Abstinence Only? Not for my TV (or computer)

April 23rd marks the start of Turn off TV Week. Children across the nation will be pledging to abstain from viewing television for one week.The project is lead by TV-Turnoff Network, a non-profit organization with the goal of reducing the amount of TV children and adults watch.

Here is how they described themselves at their website:

TV-Turnoff Network is dedicated to the belief that we all have the power to determine the role that television plays in our own lives. Rather than waiting for others to make “better” TV, we can turn it off and reclaim time for our families, our friends, and for ourselves.

The site also provides many pages that vilify TV. Some pages claim TV causes violence, obesity, and ADD in today’s society.

TV-Turnoff Network doesn’t seem to have anything good to say about TV. How can a technology that inspired young scientists during the moon landings, made us laugh with Johnny Carson and helped us grieve during the September 11th attacks be so evil?

Like anything, TV has its problems when it is overused or misused but let’s not forget that it is a remarkable invention. TV is also a great educational tool. Growing up I watched many NOVA specials on PBS with my Dad. (As a matter of fact, there will be a brand new episode during Turn of TV Week.)

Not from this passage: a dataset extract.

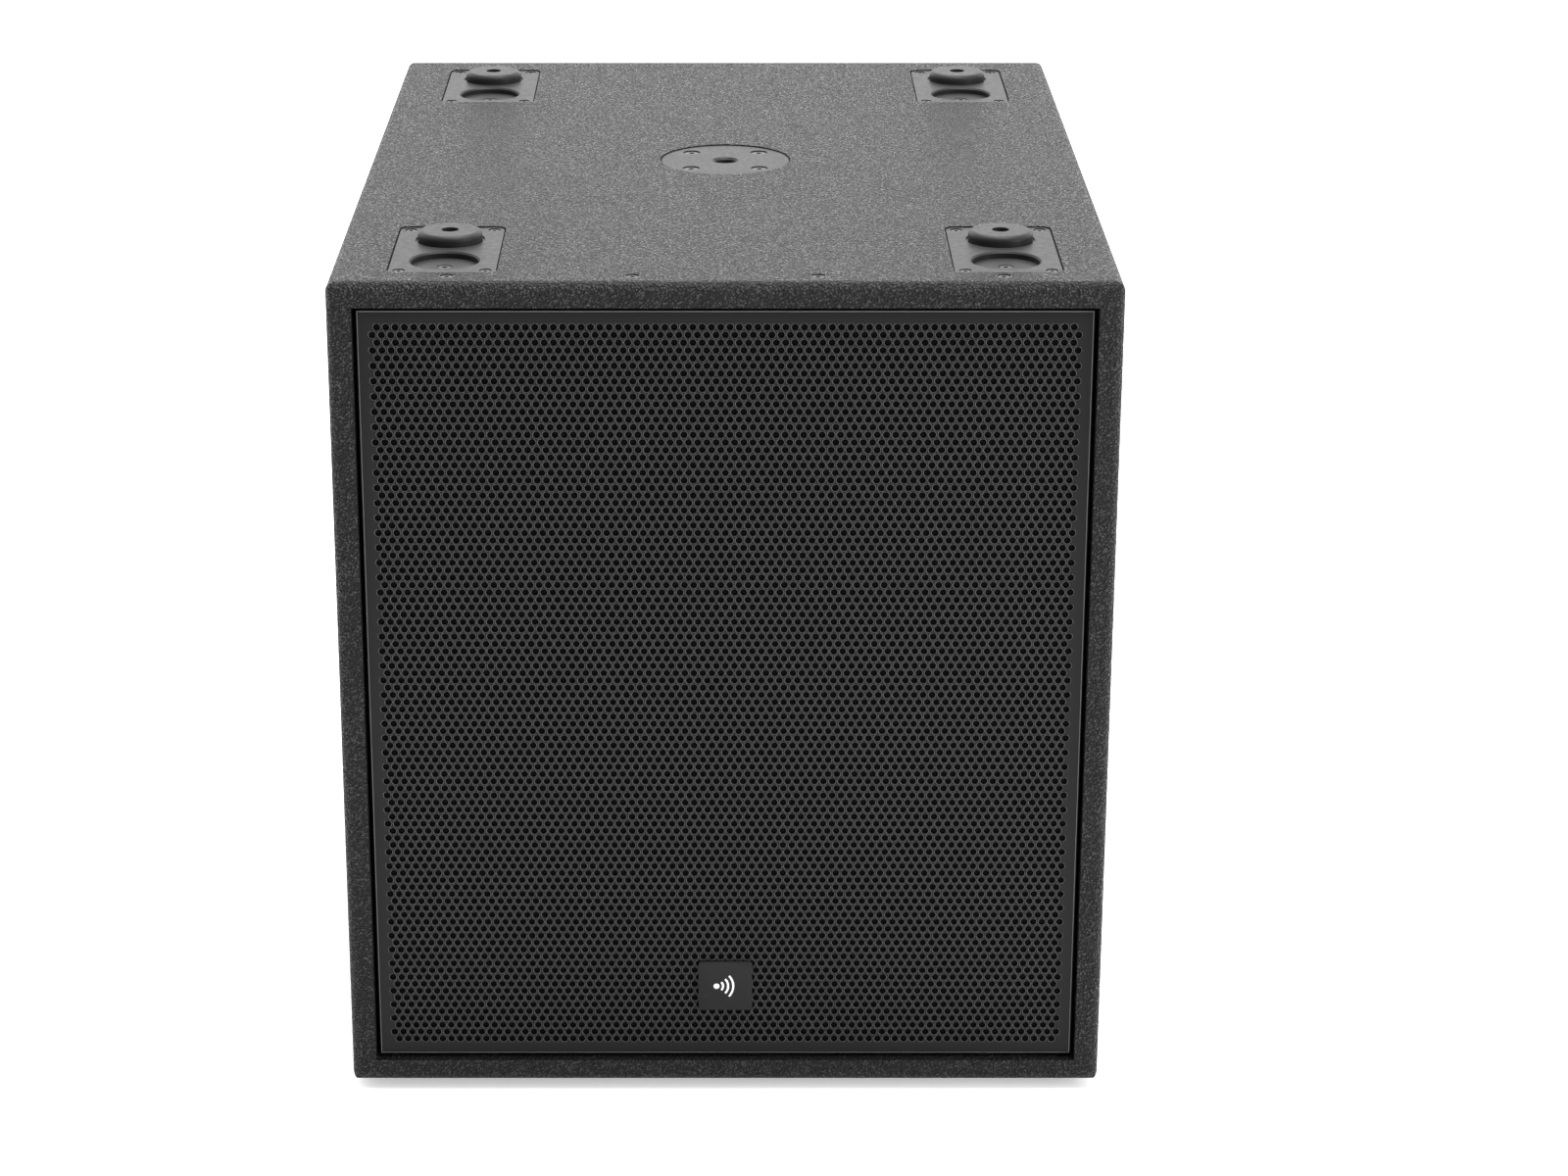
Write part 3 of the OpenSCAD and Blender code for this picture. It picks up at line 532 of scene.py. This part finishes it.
def sectors(stem, upper, t, slot, node, n=24, sub=5):
    """A ring cut into n equal wedges. Each carries the profile along its own radius, and two neighbours agree along
    their shared edge.
    """
    for s in range(n):
        a0 = 2 * math.pi * s / n
        V, F = [], []
        cols = sub + 1
        m = len(upper)
        for k in range(cols):
            a = a0 + 2 * math.pi / n * k / sub
            for r, z in upper:
                V.append(drv(r * math.cos(a), r * math.sin(a), z + t / 2))
            for r, z in upper:
                V.append(drv(r * math.cos(a), r * math.sin(a), z - t / 2))
        row = 2 * m
        for k in range(sub):
            for j in range(m - 1):
                p = k * row + j; q = (k + 1) * row + j
                F.append((p, q, q + 1, p + 1))
                F.append((p + m, p + m + 1, q + m + 1, q + m))
            for j in (0, m - 1):
                F.append((k * row + j, k * row + j + m, (k + 1) * row + j + m, (k + 1) * row + j))
        for k in (0, sub):
            for j in range(m - 1):
                F.append((k * row + j, k * row + j + 1, k * row + j + 1 + m, k * row + j + m))
        o = clean(piece(f"{stem}_{s + 1:02d}", V, F, slot, body=None, replaces=(node,)), 60)
        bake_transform(o)


def roll(r):
    u = (r - 178) / 21
    return 8.4 + 1.7 * u + 5 * abs(math.sin(2 * math.pi * u))


prof = [(174.2, 8.1), (176, 8.1)] + [(178 + 21 * i / 32, roll(178 + 21 * i / 32)) for i in range(33)] + [(204, 10.4), (211.3, 10.4)]
prof = [(r, max(z, 8.1)) for r, z in prof]
sectors("surround", prof, 0.8, "surround_cloth", "driver_surround")
wave = [(50.3, -72.4), (54, -72.4)] + [(56 + 58 * i / 60, -72.4 + 3 * math.sin(2 * math.pi * (58 * i / 60) / 11.6)) for i in range(61)] + [(118, -72.6), (122.8, -72.6)]
sectors("spider", wave, 0.6, "spider_cloth", "driver_spider")

lead = [(10, -136, -88), (10, -136, -80), (16, -144, -70), (27, -153, -62), (38, -154, -55), (46, -146, -50), (48, -134, -47), (46, -121, -44), (42, -109, -42), (38, -99, -40), (36, -93, -38.4)]


def tube(points, r, n=10, twist=0.0, strands=0):
    pts = [Vector(p) for p in points]
    fine = []
    for i in range(len(pts) - 1):                      # Catmull-Rom through the route's points
        p0, p1, p2, p3 = pts[max(i - 1, 0)], pts[i], pts[i + 1], pts[min(i + 2, len(pts) - 1)]
        for k in range(6):
            t = k / 6
            fine.append(0.5 * ((2 * p1) + (p2 - p0) * t + (2 * p0 - 5 * p1 + 4 * p2 - p3) * t * t + (3 * p1 - p0 - 3 * p2 + p3) * t ** 3))
    fine.append(pts[-1])
    V, F = [], []
    side = None
    for i, p in enumerate(fine):
        d = (fine[min(i + 1, len(fine) - 1)] - fine[max(i - 1, 0)]).normalized()
        if side is None:
            side = d.orthogonal().normalized()
        side = (side - d * side.dot(d)).normalized()
        up = d.cross(side)
        for k in range(n):
            a = 2 * math.pi * k / n + twist * i
            rr = r * (1 + (0.12 * math.cos(strands * 2 * math.pi * k / n) if strands else 0))
            V.append(p + rr * (math.cos(a) * side + math.sin(a) * up))
    for i in range(len(fine) - 1):
        for k in range(n):
            k2 = (k + 1) % n
            F.append((i * n + k, i * n + k2, (i + 1) * n + k2, (i + 1) * n + k))
    F.append(tuple(reversed(range(n)))); F.append(tuple(range((len(fine) - 1) * n, len(fine) * n)))
    return V, F


for s, nm in ((-1, "left"), (1, "right")):
    V, F = tube([drv(s * x, y, z) for x, y, z in lead], 0.00115, n=12, twist=0.25, strands=3)
    o = clean(piece(f"tinsel_lead_{nm}", V, F, "braid_copper", body=None, replaces=("tinsel_leads",)), 70)
    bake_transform(o)

# internal cable, smoother than its CAD tube
route = [(-27, 332.5, 196.5), (-27, 322, 196.5), (-28, 311, 193), (-31, 300, 184), (-36, 289, 172), (-43, 277, 157), (-51, 263, 141), (-59, 247, 125), (-66, 229, 110), (-72, 210, 97), (-77, 190, 86),
         (-80, 170, 77), (-81, 152, 71), (-81, 139, 69.5), (-81, 126, 70), (-80, 108, 74), (-78, 90, 81), (-76, 72, 90), (-74, 56, 99), (-72, 42, 106), (-70, 28, 109), (-68, 12, 108), (-66, -8, 107.3),
         (-62, -32, 107.2), (-57, -56, 107.2), (-51, -80, 107.2), (-45, -104, 107.2), (-38, -128, 107.3), (-31, -150, 109), (-24, -170, 113.5), (-17, -188, 121), (-11, -203, 132), (-6, -215, 146),
         (-3, -224, 161), (-1, -230, 176), (0, -233.5, 190), (0, -234.5, 201), (0, -234.5, 210)]
V, F = tube([(x / 1000, y / 1000, z / 1000) for x, y, z in route], 0.0034, n=16)
clean(piece("internal_cable_smooth", V, F, "cable_rubber", replaces=("internal_cable",)), 60)

# ---------------------------------------------------------------- floor, light, camera
v = [(-8, -6, 0), (8, -6, 0), (8, 10, 0), (-8, 10, 0)]
me = bpy.data.meshes.new("studio_floor"); me.from_pydata(v, [], [(0, 1, 2, 3)])
floor = bpy.data.objects.new("studio_floor", me); scene.collection.objects.link(floor)
fm = Mat("floor_pale", (0.9, 0.9, 0.9), 0.9, spec=0.1)
fm.color(fm.noise(3, 2), [(0.3, (0.89, 0.89, 0.89)), (0.7, (0.91, 0.91, 0.91))])
fm.b.inputs["Emission Color"].default_value = (1, 1, 1, 1)
fm.b.inputs["Emission Strength"].default_value = 0.44
me.materials.append(fm.m)

FRONT = 0.10
w = bpy.data.worlds.new("studio"); scene.world = w; w.use_nodes = True
# a bright room above and behind, falling off towards the front; white where nothing stands in the view
wt = w.node_tree
bg = wt.nodes["Background"]
wc = wt.nodes.new("ShaderNodeTexCoord")
sep = wt.nodes.new("ShaderNodeSeparateXYZ")
wt.links.new(wc.outputs["Generated"], sep.inputs[0])


def wmath(op, a, b, clamp=False):
    n = wt.nodes.new("ShaderNodeMath"); n.operation = op; n.use_clamp = clamp
    for i, q in enumerate((a, b)):
        if isinstance(q, float):
            n.inputs[i].default_value = q
        else:
            wt.links.new(q, n.inputs[i])
    return n.outputs[0]


fall = wmath("ADD", wmath("MULTIPLY", sep.outputs["Z"], 0.55), wmath("MULTIPLY", sep.outputs["Y"], 0.85))
fall = wmath("MULTIPLY", wmath("ADD", fall, 0.12), 1.0, True)
lit = wmath("ADD", wmath("MULTIPLY", fall, 1.0 - FRONT), FRONT)
path = wt.nodes.new("ShaderNodeLightPath")
lit = wmath("MAXIMUM", lit, path.outputs["Is Camera Ray"])
comb = wt.nodes.new("ShaderNodeCombineColor")
for ch in ("Red", "Green", "Blue"):
    wt.links.new(lit, comb.inputs[ch])
wt.links.new(comb.outputs["Color"], bg.inputs["Color"])
bg.inputs["Strength"].default_value = 2.35


def area(name, loc, aim, size, power):
    d = bpy.data.lights.new(name, "AREA"); d.shape = "RECTANGLE"; d.size, d.size_y = size; d.energy = power
    o = bpy.data.objects.new(name, d); scene.collection.objects.link(o)
    o.location = loc
    o.rotation_euler = (Vector(aim) - Vector(loc)).to_track_quat("-Z", "Y").to_euler()
    return o


area("key_above", (0.2, 0.1, 2.6), (0, 0.0, 0.6), (2.4, 1.2), 80)
area("side_right", (2.4, -1.6, 1.0), (0.2, -0.3, 0.3), (0.8, 1.4), 42)

scene.view_settings.view_transform = "Standard"
cam = bpy.data.cameras.new("photo_camera")
cam.sensor_width = 36; cam.lens = 3861.9 / 1600 * 36
cam.shift_x = 0.0376
co = bpy.data.objects.new("photo_camera", cam); scene.collection.objects.link(co)
co.location = (-0.0002, -2.9168, 1.3141)
co.rotation_euler = (math.pi / 2 - 0.345, 0, 0)
scene.camera = co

TV-Turnoff Network’s approach is all wrong. Simply pressing the off switch is not enough. TV is an important and powerful force in our society. You cannot turn your back on it. You must take it in warts and all. Set limits for children. Know what they’re watching. Know what lessons they’re learning.

TV is no longer the only important screen in our life. The status of computers has been elevated by the Internet. It won’t stop with computers. My new cell phone can display pictures, the Internet, TV shows, movies and more. Media will become ubiquitous. We will need to teach our children how to live in this world. I don’t believe slogans that basically tell you to close your eyes will help.